Porsche 968 cs jaune avant

Porsche 968 : la traversée du désert avant le retour en grâce

Coût d’entretien digne de la marque et cote en chute libre n’ont pas fait du bien à la Porsche 968 dès la fin des années 90… et pendant les près de 20 ans qui ont suivi. Sacré paradoxe quand on sait que c’est une voiture unanimement appréciée par les spécialistes, les pilotes et tous les amateurs de voitures de sport. Châssis rigide et parfaitement équilibré en raison d’une répartition des masses idéales (merci le système Transaxle qui repousse la boîte de vitesses sur le pont arrière), fiabilité, confort et polyvalence dignes de la marque (4 places ou plutôt 2+2 et vrai coffre à bagages), moteur particulièrement coupleux et souple, solide, performant et encore accessible à un bon mécanicien, boîte de vitesses qui donne envie de jouer avec et équipements de sécurité qui laissent penser que l’on ne finira pas au cimetière en cas d’enthousiasme immodéré, la 968 coche toutes les cases de la youngtimer idéale.
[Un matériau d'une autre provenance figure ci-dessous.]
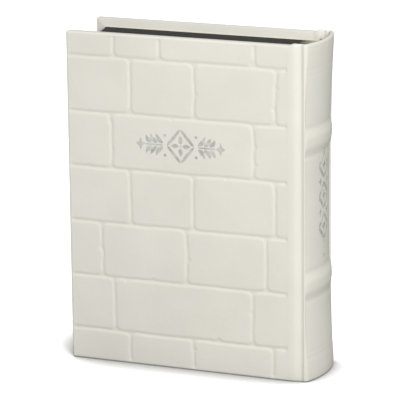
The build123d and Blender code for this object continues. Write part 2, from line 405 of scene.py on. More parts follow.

Ajoutez à cela un blason prestigieux et une diffusion limitée, on frise le Graal… si on en trouve une qui a réussi à traverser le désert dans de bonnes conditions ! Car même les rares 968 CS, plus chères et plus sportives, ont souvent souffert d’un usage un peu trop sportif justement. Ainsi, trois cas s’offrent à vous : 
•    Vous tombez sur l’exemplaire d’un passionné. Il la connait sur le bout des ongles, l’a rigoureusement entretenue et possède toutes ses factures depuis l’achat, son carnet d’entretien est un précieux sésame qu’il conserve religieusement dans un coffre. Elle dort bien sûr dans un garage fermé sous une housse et il ne la sort qu’avec parcimonie. Foncez. Car il ne la vendra que s’il n’a pas le choix (divorce, études des enfants, faillite, licenciement ou autres joyeusetés…) et vous la fera payer cher (jusqu’à 47 000 € pour une 968 CS en parfait état avec l’équipement correspondant, 38 000 € pour une 968 Cabriolet et 31 000 € pour un Coupé). C’est le prix de l’exclusivité (succès assuré dans les rassemblements Porsche) et de la tranquillité
•    Vous tombez sur un exemplaire abandonné et là, il vaut mieux savoir ce qui vous attend. Les pièces spécifiques sont chères (carrosserie notamment), certaines interventions nécessitent des connaissances spécifiques (Transaxle, arbres d’équilibrage, Variocam…) et le matériel qui va avec. Bref, soit vous êtes garagiste dans l’âme ou garagiste tout court et le défi vous motive, soit vous êtes un vrai passionné du modèle et vous êtes prêt à dépenser au final sans doute plus qu’en achetant un modèle en parfait état
•    Dernier cas de figure, vous tombez sur un exemplaire entre les deux. Jamais délaissée mais jamais totalement soignée, son carnet aura bien quelques trous et le vendeur vous la laissera tout simplement parce qu’il n’a pas le temps (ou les moyens) de finir le travail lui-même. Au final, c’est peut-être le meilleur choix, à condition de savoir exactement ce que vous achetez et ce qu’il vous en coûtera pour en faire un modèle parfait. A moins que ses petits défauts liés à l’âge fassent partie du charme que vous lui trouvez… A vous de voir !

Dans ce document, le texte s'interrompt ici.